DATA:
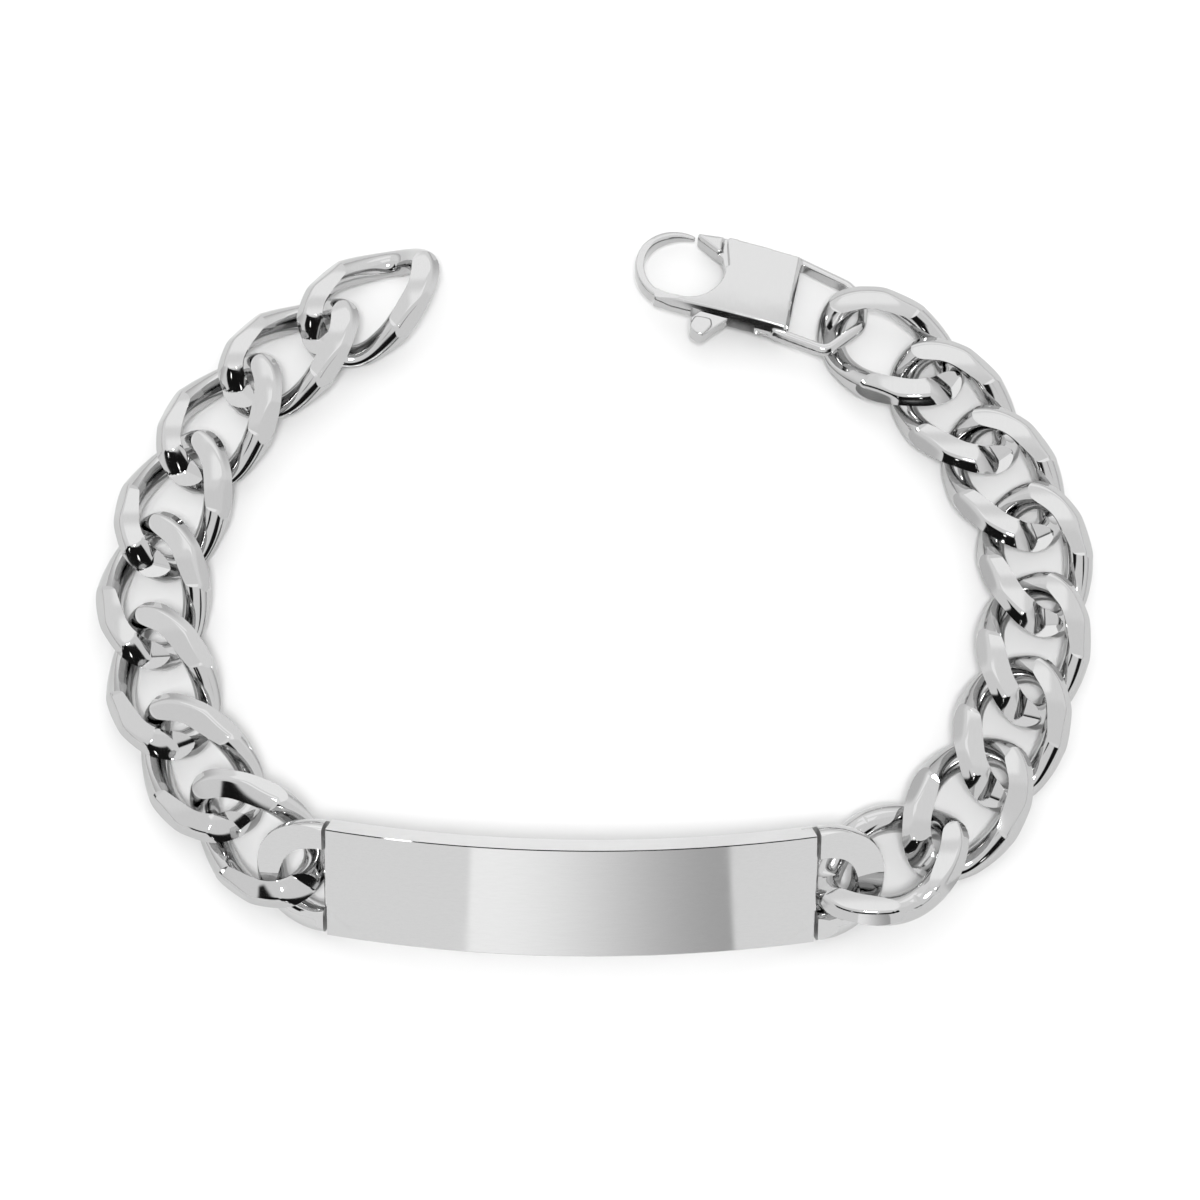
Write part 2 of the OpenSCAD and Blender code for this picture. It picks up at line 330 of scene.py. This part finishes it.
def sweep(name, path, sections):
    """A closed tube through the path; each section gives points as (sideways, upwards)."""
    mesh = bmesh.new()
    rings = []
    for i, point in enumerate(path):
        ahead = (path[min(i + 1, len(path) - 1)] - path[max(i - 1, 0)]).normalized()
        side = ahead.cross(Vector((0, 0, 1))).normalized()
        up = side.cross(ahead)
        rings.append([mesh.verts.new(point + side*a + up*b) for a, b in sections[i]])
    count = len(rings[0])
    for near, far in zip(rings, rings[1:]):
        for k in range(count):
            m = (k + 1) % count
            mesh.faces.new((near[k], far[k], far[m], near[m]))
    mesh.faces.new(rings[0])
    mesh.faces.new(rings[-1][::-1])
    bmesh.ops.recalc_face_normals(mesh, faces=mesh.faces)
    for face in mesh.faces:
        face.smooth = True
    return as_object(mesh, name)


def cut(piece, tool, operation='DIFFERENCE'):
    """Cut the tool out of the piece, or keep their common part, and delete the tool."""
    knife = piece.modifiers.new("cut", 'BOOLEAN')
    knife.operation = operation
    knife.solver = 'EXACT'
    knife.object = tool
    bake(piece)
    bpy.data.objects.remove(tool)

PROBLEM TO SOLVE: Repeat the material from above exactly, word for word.

EXERCISE ANSWER:
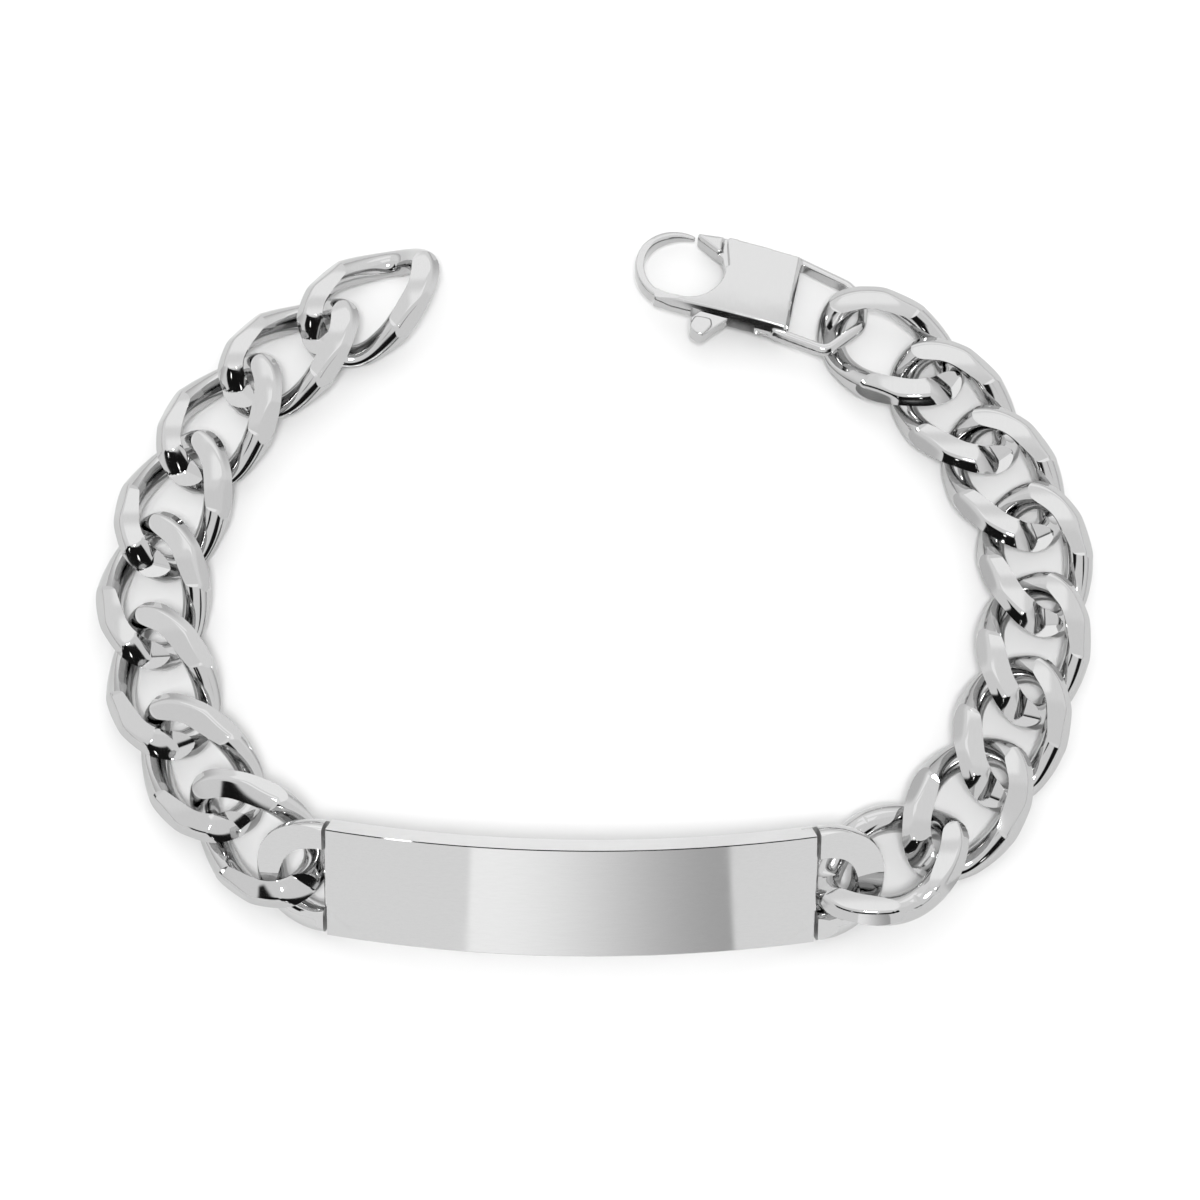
Write part 2 of the OpenSCAD and Blender code for this picture. It picks up at line 330 of scene.py. This part finishes it.
def sweep(name, path, sections):
    """A closed tube through the path; each section gives points as (sideways, upwards)."""
    mesh = bmesh.new()
    rings = []
    for i, point in enumerate(path):
        ahead = (path[min(i + 1, len(path) - 1)] - path[max(i - 1, 0)]).normalized()
        side = ahead.cross(Vector((0, 0, 1))).normalized()
        up = side.cross(ahead)
        rings.append([mesh.verts.new(point + side*a + up*b) for a, b in sections[i]])
    count = len(rings[0])
    for near, far in zip(rings, rings[1:]):
        for k in range(count):
            m = (k + 1) % count
            mesh.faces.new((near[k], far[k], far[m], near[m]))
    mesh.faces.new(rings[0])
    mesh.faces.new(rings[-1][::-1])
    bmesh.ops.recalc_face_normals(mesh, faces=mesh.faces)
    for face in mesh.faces:
        face.smooth = True
    return as_object(mesh, name)


def cut(piece, tool, operation='DIFFERENCE'):
    """Cut the tool out of the piece, or keep their common part, and delete the tool."""
    knife = piece.modifiers.new("cut", 'BOOLEAN')
    knife.operation = operation
    knife.solver = 'EXACT'
    knife.object = tool
    bake(piece)
    bpy.data.objects.remove(tool)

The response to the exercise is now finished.